In the CDP, the population was spread out, with 27.2% under the age of 18, 4.6% from 18 to 24, 23.1% from 25 to 44, 28.8% from 45 to 64, and 16.2% who were 65 years of age or older. The median age was 42 years. For every 100 females, there were 96.9 males. For every 100 females age 18 and over, there were 93.8 males.

The median income for a household in the CDP was $77,689, and the median income for a family was $83,596. Males had a median income of $61,454 versus $41,349 for females. The per capita income for the CDP was $35,774. About 0.4% of families and 1.5% of the population were below the poverty line, including 0.8% of those under age 18 and none of those age 65 or over.

==Education==
Most of the CDP is in the Spackenkill Union Free School District, while a portion is in the Wappingers Central School District. The sole comprehensive high school of the Spackenkill district is Spackenkill High School.

==Transportation==
The main arterial road through the area is U.S. Route 9, running north-south. New York State Route 113 runs east to Red Oaks Mill.

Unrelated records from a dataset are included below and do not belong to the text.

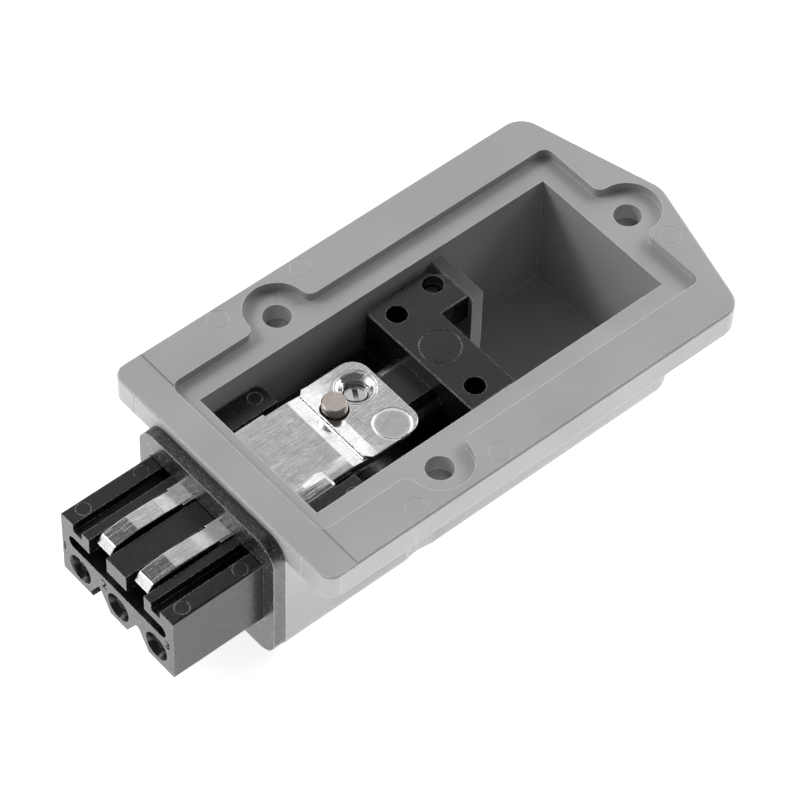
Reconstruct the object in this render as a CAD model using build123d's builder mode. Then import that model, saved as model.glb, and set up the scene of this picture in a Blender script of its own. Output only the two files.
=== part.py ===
from build123d import *
import os
from math import atan, degrees, hypot, sin

os.makedirs("parts", exist_ok=True)

# All sizes are millimetres. The part lies on the outer side of its housing with the
# panel face up. X runs from the mating face to the pointed end, Z out of the panel face.
# Distances called "drop" are measured down from the panel face, distances called "at"
# are measured along X from the front face of the flange.

# contact insert
insert_width = 26.0
insert_height = 13.1
insert_drop = 6.3
insert_reach = 18.75
insert_corner = 0.3
insert_shoulder = 0.25
rail_end_at = 18.5
rail_inner = 8.8
rail_corner = 1.2
tongue_width = 24.8
tongue_top_drop = 12.3
tongue_bottom_drop = 20.9
hump_width = 11.2
hump_drop = 7.4
hump_round = 2.4

# contact positions
contact_pitch = 8.9
contact_drop = 15.9

# front of the insert
mating_slot_length = 22.6
mating_slot_height = 2.5
mating_slot_drop = 10.7
mating_slot_depth = 14.0
centre_rail_width = 4.5
side_rib_inner = 6.4
side_rib_outer = 8.0
side_wall_inner = 10.1
side_groove_depth = 1.6
vee_depth = 4.1
vee_width = 5.0
vee_tip = 0.5

# sockets in the insert
lead_in_bore = 5.0
lead_in_lip = 4.2
lead_in_depth = 1.2
contact_bore_gap = 0.1

# fits and clearances
window_gap = 0.1
cavity_gap = 0.45
gasket_gap = 0.05
seat_gap = 0.1
thread_gap = 0.05
driver_hole = 3.4

# housing
side_wall = 2.05
front_wall = 7.5
rear_wall = 2.8
floor_wall = 3.2
cavity_length = 67.5
housing_height = 27.1
body_round = 3.4

# flange
flange_overhang = 9.5
flange_side = 80.4
flange_thickness = 4.7
flange_front_corner = 2.4
flange_rear_corner = 4.0
flange_edge = 0.35
nose_rise = 6.9
nose_round = 5.0
front_band = 5.6
band_step = 0.15

# seal recess in the panel face
recess_depth = 1.6
recess_front_land = 2.3
recess_land = 4.0
recess_corner = 1.6
lobe_radius = 5.2
lobe_blend = 1.5

# mounting holes
mount_hole = 4.5
mount_spacing = 37.1
mount_pair_at = 26.4
mount_nose_at = 80.3
head_clearance = 4.4

# front gasket
gasket_thickness = 2.25
gasket_corner = 3.6
gasket_top_drop = 1.45
gasket_foot = 0.1

# contacts
pin_bore = 4.05
contact_wall = 0.5
contact_socket_depth = 14.0
contact_slit = 0.6
contact_slit_length = 10.5
contact_set_back = 0.15
spring_wall = 0.2
spring_band = 5.0
spring_gap = 0.02
spring_at = -12.8
spring_slit = 1.0
head_radius = 3.3
head_length = 6.4
wire_bore = 3.2
wire_depth = 5.6
barrel_radius = 2.3
collar_length = 1.6
terminal_thread = 3.0
terminal_screw_length = 3.6
terminal_screw_slot = 0.5
terminal_at = 41.7

# terminal block
block_at = 38.3
block_length = 8.7
block_width = 24.2
block_top_drop = 3.9
lobe_inner = 4.85
lobe_outer = 12.6
lobe_length = 5.4
lobe_chamfer = 2.3
lobe_thickness = 5.2
block_screw_at = 49.7
block_screw_y = 9.9
wire_entry = 4.4
wire_bay_inner = 3.2
pocket_gap = 0.15
pocket_wall = 0.5

# block fixing screw and the boss it goes into
block_screw_head = 3.2
block_screw_head_height = 1.3
block_screw_sink = 2.3
block_screw_shank = 2.0
block_screw_length = 7.0
block_screw_slot = 0.5
boss_radius = 2.6

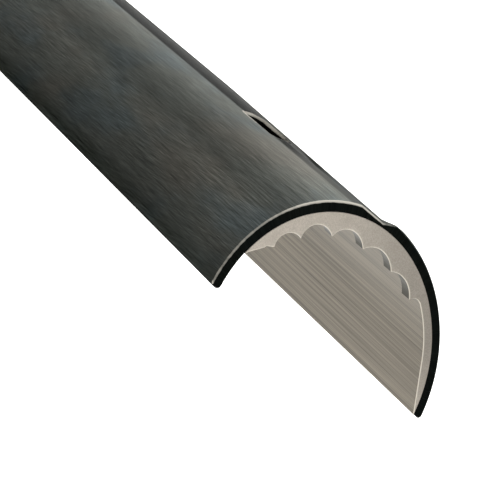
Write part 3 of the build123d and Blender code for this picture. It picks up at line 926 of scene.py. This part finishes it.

The nearest rail transportation is Amtrak and Metro North at Poughkeepsie station to the north and at New Hamburg station, to the south. Until 1952, the New York Central Railroad local trains from New York City to Poughkeepsie made stops at the Camelot station (5.3 miles south of Poughkeepsie Station), which was to the southwest of where the IBM campus is today and west of IBM Road.

==Notable person==
This area is home to professional poker player Hevad Khan. Khan finished sixth in the Main Event of the 2007 World Series of Poker.